# Workin' Like a Dog



## DancingCavy (Feb 19, 2001)

Had the Mutt in my office again today. A bit of cramming for the CGC test this weekend.

She was wonderful. Ris met a new person today and, by the second time she said 'Hi' to him, was comfortable enough to let him pet her. Two of my male coworkers had no problems petting Risa and Ris was fairly comfortable with letting them do so. She's still a bit leery around the one but he got to pet her as well. I was VERY pleased when two of my coworkers were in my office today while I had Risa on my lap (40-lb lap dog!). Due to the positioning of my desk, there was no escape if she wanted to leave. She was uncomfortable but she allowed them both to pet her even though she was trapped and wasn't doing things on her own terms.









For the most part, she was quiet when people passed by my cube. If someone was talking to her and seemed like they wanted to pet her, she would turn and look at me. "This person is talking to me, Mom. What do I do?" Since I knew they wanted to see her, I would tell Risa "Go say 'Hi'" and she would get up and go over to them. Even though I was still sitting in my chair and wasn't right alongside her to back her up. At least 2 people petted her that way. 

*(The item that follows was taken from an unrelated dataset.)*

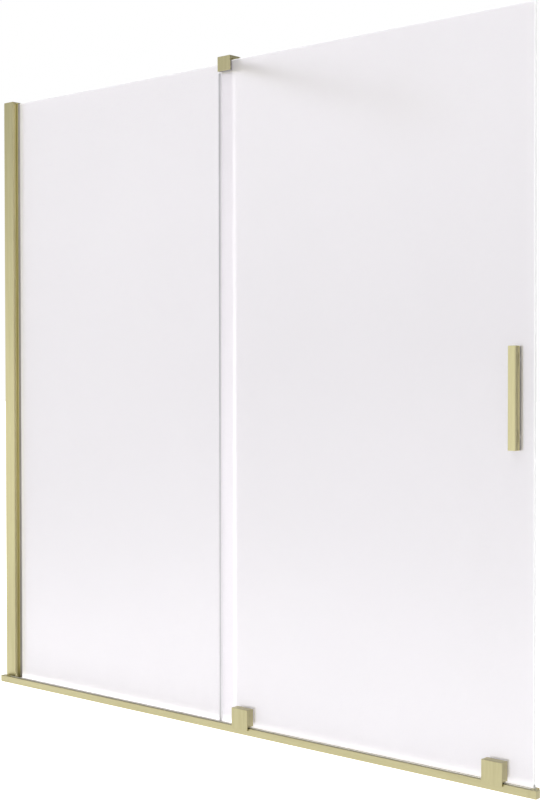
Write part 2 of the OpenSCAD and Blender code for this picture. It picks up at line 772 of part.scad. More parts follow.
// front bar of the handle with the narrow neck behind it
module handle_bar() {
    y0 = slide_front - 0.6 - handle_base_d - handle_groove_d - handle_bar_d;
    y1 = y0 + handle_bar_d;
    z0 = handle_z - handle_l / 2;
    z1 = handle_z + handle_l / 2;
    placed() color(gold) difference() {
        union() {
            eased_box(handle_x - handle_w / 2, handle_x + handle_w / 2, y0, y1, z0, z1, 1.1);
            box(handle_x - handle_w / 2 + handle_neck_in, handle_x + handle_w / 2 - handle_neck_in,
                y1 - 0.5, y1 + handle_groove_d, z0 + 1.2, z1 - 1.2);
        }
        for (s = [-1, 1]) {
            box(handle_x - 9, handle_x + 9, y1, y1 + handle_groove_d + 1,
                handle_z + s * handle_pitch / 2 - 12, handle_z + s * handle_pitch / 2 + 12);
            rod_y(handle_x, handle_z + s * handle_pitch / 2, y0 + 2.5, y1 + 1, 2.55);
        }
    }
}

// base of the handle on the front of the glass
module handle_base() {
    y0 = slide_front - 0.6 - handle_base_d;
    placed() color(gold) difference() {
        eased_box(handle_x - handle_w / 2, handle_x + handle_w / 2, y0, slide_front - 0.6,
            handle_z - handle_l / 2, handle_z + handle_l / 2, 0.5);
        for (s = [-1, 1])
            rod_y(handle_x, handle_z + s * handle_pitch / 2, y0 - 1, slide_front + 1, 2.6);
    }
}

// round spacers between the handle's bar and its base
module handle_spacers() {
    y1 = slide_front - 0.6 - handle_base_d;
    placed() color(gold) for (s = [-1, 1]) {
        difference() {
            rod_y(handle_x, handle_z + s * handle_pitch / 2, y1 - handle_groove_d, y1, 3.5);
            rod_y(handle_x, handle_z + s * handle_pitch / 2, y1 - 4, y1 + 1, 2.6);
        }
    }
}

// flat plate of the handle behind the glass
module handle_back_plate() {
    y0 = slide_back + 0.6;
    placed() color(gold) difference() {
        eased_box(handle_x - handle_w / 2, handle_x + handle_w / 2, y0, y0 + handle_plate_t,
            handle_z - handle_l / 2, handle_z + handle_l / 2, 0.8);
        for (s = [-1, 1])
            flush_hole_y(handle_x, handle_z + s * handle_pitch / 2, y0, y0 + handle_plate_t,
                2.6, 4.5);
    }
}

// soft strips between the handle and the glass
module handle_pads() {
    placed() color(nylon) for (y = [slide_front - 0.6, slide_back]) {
        difference() {
            box(handle_x - handle_w / 2 + 1, handle_x + handle_w / 2 - 1, y, y + 0.6,
                handle_z - handle_l / 2 + 1, handle_z + handle_l / 2 - 1);
            for (s = [-1, 1])
                rod_y(handle_x, handle_z + s * handle_pitch / 2, y - 1, y + 2, 3);
        }
    }
}

// screws through the glass that join both parts of the handle
module handle_screws() {
    y1 = slide_back + 0.6 + handle_plate_t;
    placed() color(steel) for (s = [-1, 1])
        flush_screw_y(handle_x, handle_z + s * handle_pitch / 2, 3, y1, 2.5, 4.4);
}

// sleeves around the handle screws in the glass
module handle_bushes() {
    placed() color(nylon) for (s = [-1, 1]) {
        difference() {
            rod_y(handle_x, handle_z + s * handle_pitch / 2, slide_front, slide_back, 4.9);
            rod_y(handle_x, handle_z + s * handle_pitch / 2, slide_front - 1, slide_back + 1, 2.6);
        }
    }
}

sill_channel();
sill_gaskets();
sill_filler();
setting_blocks();
rail_track();
running_strip();
rail_screws();
rail_wall_block();
rail_end_cap();
opening_stop();
closing_stop();
wall_channel();
wall_channel_cap();
glass_profile();
glass_profile_gaskets();
locking_screws();
fixed_glass();
guide_body();
guide_glides();
guide_gaskets();
guide_bush();
guide_clamp_plate();
guide_screws();
support_bar();
bar_grub_screws();
wall_flange();
sliding_glass();
meeting_seal();
bottom_seal();
carriage_cover(carriage_xs[0]);  // carriage_cover_left
carriage_cover(carriage_xs[1]);  // carriage_cover_right
carriage_body(carriage_xs[0]);  // carriage_body_left
carriage_body(carriage_xs[1]);  // carriage_body_right
carriage_back_plate(carriage_xs[0]);  // carriage_back_plate_left
carriage_back_plate(carriage_xs[1]);  // carriage_back_plate_right
carriage_pads();
carriage_screws();
carriage_bushes();
roller_axle(carriage_xs[0]);  // roller_axle_left
roller_axle(carriage_xs[1]);  // roller_axle_right
axle_spacers();
roller_tyre(carriage_xs[0]);  // roller_tyre_left
roller_tyre(carriage_xs[1]);  // roller_tyre_right
roller_flanges(carriage_xs[0]);  // roller_flanges_left
roller_flanges(carriage_xs[1]);  // roller_flanges_right
roller_bearing(carriage_xs[0]);  // roller_bearing_left
roller_bearing(carriage_xs[1]);  // roller_bearing_right
handle_bar();
handle_base();
handle_spacers();
handle_back_plate();
handle_pads();
handle_screws();
handle_bushes();
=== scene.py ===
import math

import bpy
import numpy as np
from mathutils import Matrix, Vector
from mathutils.geometry import tessellate_polygon


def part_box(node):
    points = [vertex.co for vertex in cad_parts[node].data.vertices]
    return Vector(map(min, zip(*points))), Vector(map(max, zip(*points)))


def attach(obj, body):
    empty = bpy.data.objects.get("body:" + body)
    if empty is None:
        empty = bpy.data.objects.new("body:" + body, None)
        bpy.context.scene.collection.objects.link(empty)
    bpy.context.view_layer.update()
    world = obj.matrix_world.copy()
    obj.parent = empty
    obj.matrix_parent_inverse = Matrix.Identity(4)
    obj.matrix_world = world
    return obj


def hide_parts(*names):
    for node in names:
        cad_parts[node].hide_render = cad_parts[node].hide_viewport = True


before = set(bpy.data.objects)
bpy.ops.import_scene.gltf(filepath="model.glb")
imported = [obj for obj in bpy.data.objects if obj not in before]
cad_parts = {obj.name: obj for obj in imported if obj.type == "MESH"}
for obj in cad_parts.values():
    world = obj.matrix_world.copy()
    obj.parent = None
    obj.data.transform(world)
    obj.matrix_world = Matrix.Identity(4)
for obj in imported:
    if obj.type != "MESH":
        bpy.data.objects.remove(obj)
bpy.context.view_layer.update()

# Lengths are in millimetres in the CAD frame until a mesh is made of them
MM = 0.001
# Steps in a quarter-round rim, and points around a round outline and around a bored hole
RIM_STEPS = 3
ROUND = 48
BORE_ROUND = 32


# Outlines

def span(node):
    """Lowest and highest corner of a CAD node, in millimetres."""
    low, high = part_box(node)
    return np.array(low) / MM, np.array(high) / MM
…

I'm very pleased with how well Ris behaved today. She even felt comfortable enough to nap! WTG Wuss Dog!


----------



## Amaruq (Aug 29, 2001)

WTG Risa!


----------



## kelso (Jan 22, 2007)

sounds like she did great! Best of luck with the CGC as well


----------



## marylou (Apr 21, 2006)

Way to go Risa!







and good luck with the CGC test ~


----------



## G-burg (Nov 10, 2002)

That's a good girl Ris!!


----------